The good news, however, may also be bad news. The increase in safe Democratic northern seats, some voting evidence suggests, corresponds to an increase in safe Republican southern seats. The same phenomenon that pushes Democrats to the left in New England is likely to keep Republicans fairly far right in the South. No doubt gerrymandering exacerbates this problem, but as the 2006 Massachusetts congressional election suggests, the real problem is that each party is increasingly establishing sectional hegemony, a hegemony which threatens to send more and more extreme representatives to Congress.
Sandy Levinson is quite fond of pointing to democratic weaknesses in the constitution, practices that thwart majorities. This may be a consociational weakness, a set of institutions that make compromise more difficult. A constitution in which every member of the national legislature is elected in a local election, when the polity is polarized sectionally, is likely to generate governing officials who tend to be more extreme on the left and the right than the average citizen. One of the arguments of Part II in the sacred Dred Scott text (now less than $16.00 at Amazon--if the present pricing trends continue, they will soon be paying you to take the book off their hands!), is that the Civil War happened in 1860 (rather than later), largely because of constitutional institutions that fostered sectional extremism. For all the talk of moderation by the talking heads last night, the New England election returns suggest that we may have less rather than more centrist candidates in the near future, particularly in the House of Representatives. Posted
9:37 PM
by Mark Graber [link]
Comments:
"Centrist" candidates don't help much when one comes to a fork in the road. What would have been a centrist position on slavery? Better regulation, or some modification of the 3/5 rule to 4/5 in exchange for a limitation on the number of days a slave could be whipped?

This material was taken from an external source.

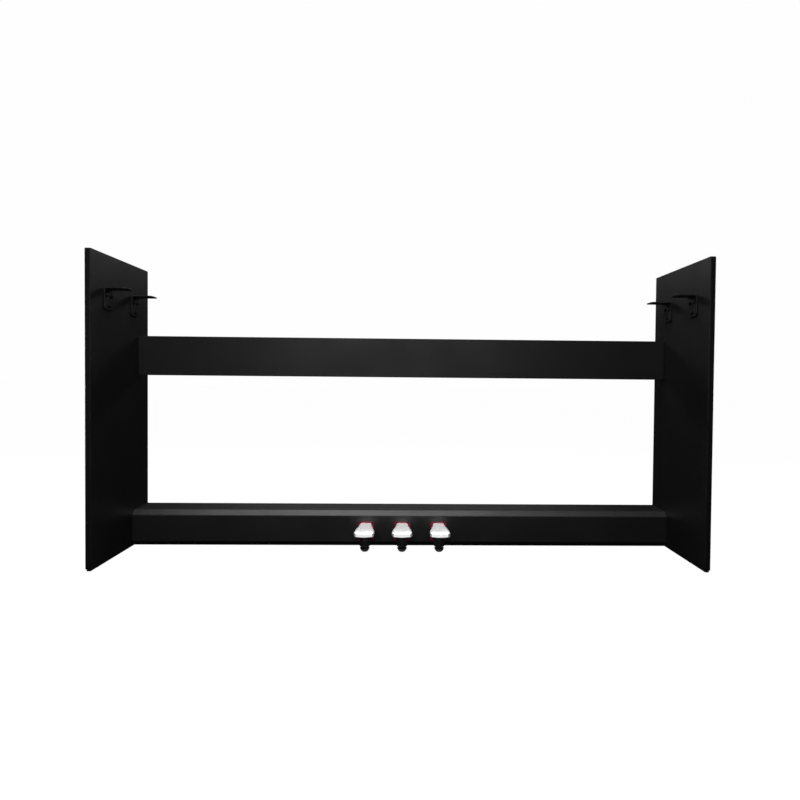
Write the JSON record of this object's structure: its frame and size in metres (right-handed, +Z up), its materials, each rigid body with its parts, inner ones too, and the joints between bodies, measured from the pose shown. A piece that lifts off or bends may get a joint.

We've filled the Petri dish and can choose cooperation or competition, community or authoritarianism. [And I'm not saying the Ds and Rs really fit those profiles.]

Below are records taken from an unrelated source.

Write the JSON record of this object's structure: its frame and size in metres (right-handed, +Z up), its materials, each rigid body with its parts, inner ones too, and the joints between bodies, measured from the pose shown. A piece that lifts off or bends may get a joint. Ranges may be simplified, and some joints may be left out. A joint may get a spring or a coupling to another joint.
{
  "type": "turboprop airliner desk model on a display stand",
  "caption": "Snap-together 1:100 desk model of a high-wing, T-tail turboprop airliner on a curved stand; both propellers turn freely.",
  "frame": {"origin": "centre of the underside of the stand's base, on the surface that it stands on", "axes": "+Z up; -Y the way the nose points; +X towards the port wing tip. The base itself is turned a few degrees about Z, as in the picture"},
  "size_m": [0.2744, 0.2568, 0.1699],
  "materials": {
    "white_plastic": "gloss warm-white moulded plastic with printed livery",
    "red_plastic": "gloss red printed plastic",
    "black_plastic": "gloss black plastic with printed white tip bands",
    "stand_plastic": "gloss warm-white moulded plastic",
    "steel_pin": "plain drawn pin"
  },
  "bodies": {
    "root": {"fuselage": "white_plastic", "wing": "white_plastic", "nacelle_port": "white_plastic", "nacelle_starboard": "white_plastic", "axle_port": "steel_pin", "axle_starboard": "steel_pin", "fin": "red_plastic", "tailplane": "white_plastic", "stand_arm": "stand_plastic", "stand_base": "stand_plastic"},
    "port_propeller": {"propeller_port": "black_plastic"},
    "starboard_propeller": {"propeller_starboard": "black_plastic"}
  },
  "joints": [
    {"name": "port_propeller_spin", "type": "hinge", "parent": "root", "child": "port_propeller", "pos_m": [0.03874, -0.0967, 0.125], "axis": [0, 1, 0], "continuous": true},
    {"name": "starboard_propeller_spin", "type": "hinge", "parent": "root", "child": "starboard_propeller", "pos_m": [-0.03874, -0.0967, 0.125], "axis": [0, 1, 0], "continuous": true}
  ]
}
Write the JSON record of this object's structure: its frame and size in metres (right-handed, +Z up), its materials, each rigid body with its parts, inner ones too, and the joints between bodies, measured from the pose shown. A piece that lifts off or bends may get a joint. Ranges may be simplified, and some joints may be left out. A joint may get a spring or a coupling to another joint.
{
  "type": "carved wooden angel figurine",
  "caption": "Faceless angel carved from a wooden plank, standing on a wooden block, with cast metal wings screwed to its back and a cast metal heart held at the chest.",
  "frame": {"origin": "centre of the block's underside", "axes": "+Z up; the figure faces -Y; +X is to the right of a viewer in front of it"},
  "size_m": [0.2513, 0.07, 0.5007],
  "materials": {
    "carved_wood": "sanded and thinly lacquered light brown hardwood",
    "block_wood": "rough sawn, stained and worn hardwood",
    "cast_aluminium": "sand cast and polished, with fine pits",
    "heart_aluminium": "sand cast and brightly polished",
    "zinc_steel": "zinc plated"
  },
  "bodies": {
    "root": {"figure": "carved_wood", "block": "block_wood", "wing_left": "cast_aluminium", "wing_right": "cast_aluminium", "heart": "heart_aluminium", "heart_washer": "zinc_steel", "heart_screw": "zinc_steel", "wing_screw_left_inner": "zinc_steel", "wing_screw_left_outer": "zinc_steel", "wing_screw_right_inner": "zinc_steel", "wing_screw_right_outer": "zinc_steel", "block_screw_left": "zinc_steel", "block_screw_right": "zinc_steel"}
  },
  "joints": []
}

This country is too big. We will not be able to sustain ourselves with declining resources - particularly energy. Need to manage that gracefully. The days of the Republic are coming to an end, as they did with the Soviet Union and for the same reasons - diseconomies of scale.
One of the most significant contributors to this blowout victory was the decision by Howard Dean to pursue a 50 state strategy. The Dems fielded more House candidates than they have at any time in the last 50 years or so (about 425). That paid off big when some Repub candidates imploded.
I expect the Repubs will eventually adopt a similar strategy, as opposed to Rove's "feed raw meat to the base" approach. This should move both parties towards the center. Such a strategy would have even greater impact if we could solve the gerrymandering problem.
If they start paying out to take the book, I will be very annoyed. I not only paid much more than $16 for it, but I had the book store RESERVE the only copy they had so it would be there when I walked across Hillsboro Village to get it. As an aside, don't think I don't know that you weren't out here and had lunch with a certain Vanderbilt ConLaw Professor. My spy (see: breadwinner) in his ConLaw II class caught him making a vague reference to your book when he was teaching Roe v. Wade.